Dick has spent his adult life in Calgary, where he has prospered in a variety of businesses.

It's a great feeling," he says, "to have started something that becomes the world's biggest in a category -- from nothing."

morley.walker@freepress.mb.ca

Between the covers

HERE are some cold facts on Harlequin's passionate business:

More than 1,100 authors from around the world are currently published by Harlequin. Among the best known to North Americans are Janet Dailey, Jayne Anne Krentz and Nora Roberts.

Harlequin publishes more than 110 titles each month under the Harlequin, Silhouette, MIRA Books, Luna Books, Steeple Hill Books, HQN Books, Kimani Press, Spice Books, Harlequin Teen, Harlequin Nonfiction, Gold Eagle and Worldwide Mystery imprints in North America.

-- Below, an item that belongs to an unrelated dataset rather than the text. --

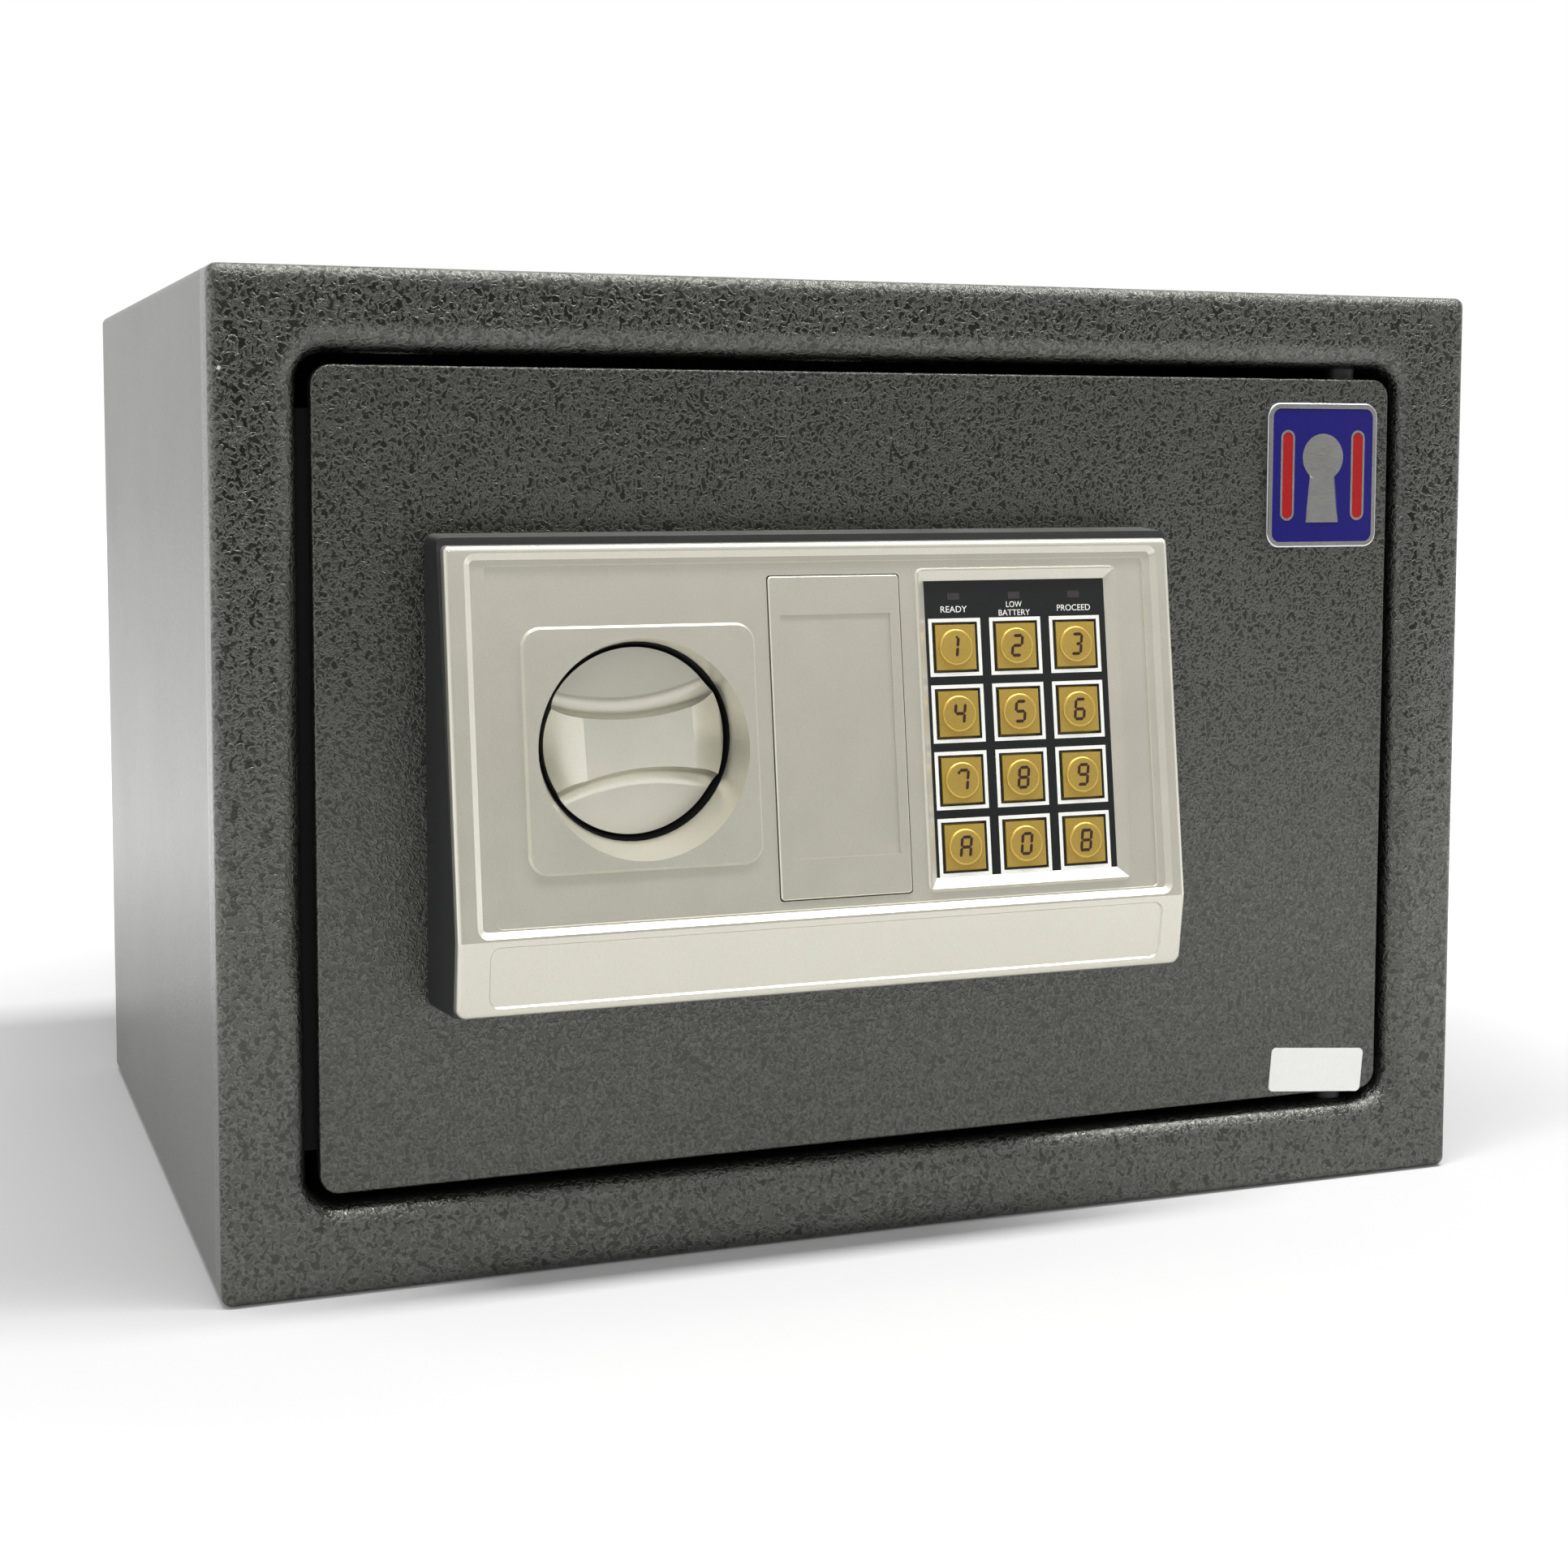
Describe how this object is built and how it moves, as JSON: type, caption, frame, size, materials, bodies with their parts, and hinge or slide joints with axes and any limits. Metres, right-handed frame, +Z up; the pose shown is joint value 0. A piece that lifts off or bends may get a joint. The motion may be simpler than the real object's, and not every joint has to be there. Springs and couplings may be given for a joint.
{
  "type": "electronic home safe",
  "caption": "Small dark grey steel home safe with a silver keypad and knob panel on a right-hinged door, sliding bolts, emergency lock and battery box.",
  "frame": {"origin": "centre of the bottom of the steel body", "axes": "+X to the right of someone facing the door, +Y from the door into the safe, +Z up"},
  "size_m": [0.35, 0.2744, 0.25],
  "materials": {
    "body_paint": "dark grey hammer-textured powder coat, satin",
    "felt": "grey needle felt",
    "nylon": "black nylon, matte",
    "bright_steel": "zinc plated, bright",
    "raw_steel": "zinc plated sheet, satin",
    "dark_plastic": "moulded, fine matte",
    "silver_plastic": "warm silver paint on moulded plastic, satin",
    "lamp_lens": "dark tinted lens, polished",
    "silicone": "soft, matte",
    "circuit_board": "green solder mask",
    "gold_keys": "gold coloured, satin",
    "red_plastic": "moulded, glossy",
    "cell_wrap": "printed wrap, glossy",
    "badge_metal": "polished rim, blue enamel field",
    "label_paper": "white coated paper, blank"
  },
  "bodies": {
    "safe_body": {"front_frame": "body_paint", "body_shell": "body_paint", "back_panel": "body_paint", "stop_strip": "dark_plastic", "floor_mat": "felt", "hinge_washers": "nylon"},
    "door": {"door_plate": "body_paint", "hinge_blocks": "raw_steel", "hinge_pins": "bright_steel", "panel_housing": "dark_plastic", "fascia": "silver_plastic", "bolt_guide": "raw_steel", "solenoid": "raw_steel", "lock_body": "bright_steel", "lock_nut": "bright_steel", "keypad_face": "dark_plastic", "status_lamps": "lamp_lens", "key_mat": "silicone", "key_board": "circuit_board", "inner_cover": "body_paint", "cover_posts": "raw_steel", "cover_screws": "bright_steel", "panel_screws": "bright_steel", "main_board": "circuit_board", "standoffs": "bright_steel", "board_parts": "raw_steel", "buzzer": "dark_plastic", "reset_switch": "dark_plastic", "battery_box": "dark_plastic", "battery_cells": "cell_wrap", "panel_lead": "silicone", "badge_plate": "badge_metal", "blank_label": "label_paper"},
    "knob_set": {"knob": "silver_plastic", "knob_shaft": "bright_steel", "crank_plate": "raw_steel", "crank_pin": "bright_steel"},
    "bolt_set": {"bolt_carriage": "raw_steel", "locking_bolts": "bright_steel", "bolt_screws": "bright_steel"},
    "plunger_set": {"plunger": "bright_steel", "plunger_spring": "bright_steel"},
    "lock_set": {"lock_plug": "bright_steel", "lock_cam": "raw_steel"},
    "cover_set": {"lock_cover": "silver_plastic"},
    "battery_lid": {"battery_cover": "dark_plastic"},
    "button_set": {"reset_button": "red_plastic"},
    "keycap_1": {"key_1": "gold_keys"},
    "keycap_2": {"key_2": "gold_keys"},
    "keycap_3": {"key_3": "gold_keys"},
    "keycap_4": {"key_4": "gold_keys"},
    "keycap_5": {"key_5": "gold_keys"},
    "keycap_6": {"key_6": "gold_keys"},
    "keycap_7": {"key_7": "gold_keys"},
    "keycap_8": {"key_8": "gold_keys"},
    "keycap_9": {"key_9": "gold_keys"},
    "keycap_a": {"key_a": "gold_keys"},
    "keycap_0": {"key_0": "gold_keys"},
    "keycap_b": {"key_b": "gold_keys"}
  },
  "joints": [
    {"name": "door_swing", "type": "hinge", "parent": "safe_body", "child": "door", "pos_m": [0.1395, -0.116, 0.1259], "axis": [0, 0, 1], "range_deg": [0, 100]},
    {"name": "knob_turn", "type": "hinge", "parent": "door", "child": "knob_set", "pos_m": [-0.0738, -0.132, 0.13465], "axis": [0, -1, 0], "range_deg": [0, 90]},
    {"name": "bolt_throw", "type": "slide", "parent": "door", "child": "bolt_set", "axis": [-1, 0, 0], "range_m": [0, 0.018]},
    {"name": "plunger_lift", "type": "slide", "parent": "door", "child": "plunger_set", "axis": [0, 0, 1], "range_m": [0, 0.004], "deforming": ["plunger_spring"]},
    {"name": "lock_turn", "type": "hinge", "parent": "door", "child": "lock_set", "pos_m": [-0.02225, -0.1365, 0.1352], "axis": [0, -1, 0], "range_deg": [0, 90]},
    {"name": "cover_pull", "type": "slide", "parent": "door", "child": "cover_set", "axis": [0, -0.9913, 0.1313], "range_m": [0, 0.03]},
    {"name": "battery_cover_slide", "type": "slide", "parent": "door", "child": "battery_lid", "axis": [0, 0, 1], "range_m": [0, 0.06]},
    {"name": "reset_press", "type": "slide", "parent": "door", "child": "button_set", "axis": [0, -1, 0], "range_m": [0, 0.001], "stiffness_N_per_m": 800, "springref_m": -0.0006},
    {"name": "key_1_press", "type": "slide", "parent": "door", "child": "keycap_1", "axis": [0, 0.9913, -0.1313], "range_m": [0, 0.0008], "stiffness_N_per_m": 1000, "springref_m": -0.0005},
    {"name": "key_2_press", "type": "slide", "parent": "door", "child": "keycap_2", "axis": [0, 0.9913, -0.1313], "range_m": [0, 0.0008], "stiffness_N_per_m": 1000, "springref_m": -0.0005},
    {"name": "key_3_press", "type": "slide", "parent": "door", "child": "keycap_3", "axis": [0, 0.9913, -0.1313], "range_m": [0, 0.0008], "stiffness_N_per_m": 1000, "springref_m": -0.0005},
    {"name": "key_4_press", "type": "slide", "parent": "door", "child": "keycap_4", "axis": [0, 0.9913, -0.1313], "range_m": [0, 0.0008], "stiffness_N_per_m": 1000, "springref_m": -0.0005},
    {"name": "key_5_press", "type": "slide", "parent": "door", "child": "keycap_5", "axis": [0, 0.9913, -0.1313], "range_m": [0, 0.0008], "stiffness_N_per_m": 1000, "springref_m": -0.0005},
    {"name": "key_6_press", "type": "slide", "parent": "door", "child": "keycap_6", "axis": [0, 0.9913, -0.1313], "range_m": [0, 0.0008], "stiffness_N_per_m": 1000, "springref_m": -0.0005},
    {"name": "key_7_press", "type": "slide", "parent": "door", "child": "keycap_7", "axis": [0, 0.9913, -0.1313], "range_m": [0, 0.0008], "stiffness_N_per_m": 1000, "springref_m": -0.0005},
    {"name": "key_8_press", "type": "slide", "parent": "door", "child": "keycap_8", "axis": [0, 0.9913, -0.1313], "range_m": [0, 0.0008], "stiffness_N_per_m": 1000, "springref_m": -0.0005},
    {"name": "key_9_press", "type": "slide", "parent": "door", "child": "keycap_9", "axis": [0, 0.9913, -0.1313], "range_m": [0, 0.0008], "stiffness_N_per_m": 1000, "springref_m": -0.0005},
    {"name": "key_a_press", "type": "slide", "parent": "door", "child": "keycap_a", "axis": [0, 0.9913, -0.1313], "range_m": [0, 0.0008], "stiffness_N_per_m": 1000, "springref_m": -0.0005},
    {"name": "key_0_press", "type": "slide", "parent": "door", "child": "keycap_0", "axis": [0, 0.9913, -0.1313], "range_m": [0, 0.0008], "stiffness_N_per_m": 1000, "springref_m": -0.0005},
    {"name": "key_b_press", "type": "slide", "parent": "door", "child": "keycap_b", "axis": [0, 0.9913, -0.1313], "range_m": [0, 0.0008], "stiffness_N_per_m": 1000, "springref_m": -0.0005}
  ],
  "couplings": [
    {"joint": "knob_turn", "follows": "bolt_throw", "rad_per_m": 87.266},
    {"joint": "plunger_lift", "follows": "bolt_throw", "ratio": 0.22222}
  ]
}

In addition, Harlequin publishes five Spanish-language series (20 titles monthly) and four French-language series (20 titles monthly) in North America.

Harlequin sold 130 million books worldwide last year, or just over 4.1 books per second.

Approximately half of Harlequin's books are sold outside North America through a combination of wholly owned subsidiaries, joint ventures, licensee arrangements and multi-language exports.

More than 800 Harlequin titles hit the stands each month around the world, generated from publishing operations in 15 countries.

In total, Harlequin has shipped more than 5.8 billion books around the world.

Harlequin books are sold in 114 international markets on six continents, in 28 languages around the world.

Approximately one in every six mass-market paperbacks sold in North America is a Harlequin or Silhouette novel. More than one-third of American females have read a book published by Harlequin Enterprises at some point in their lives.

Harlequin purchases more than two original works of fiction every day.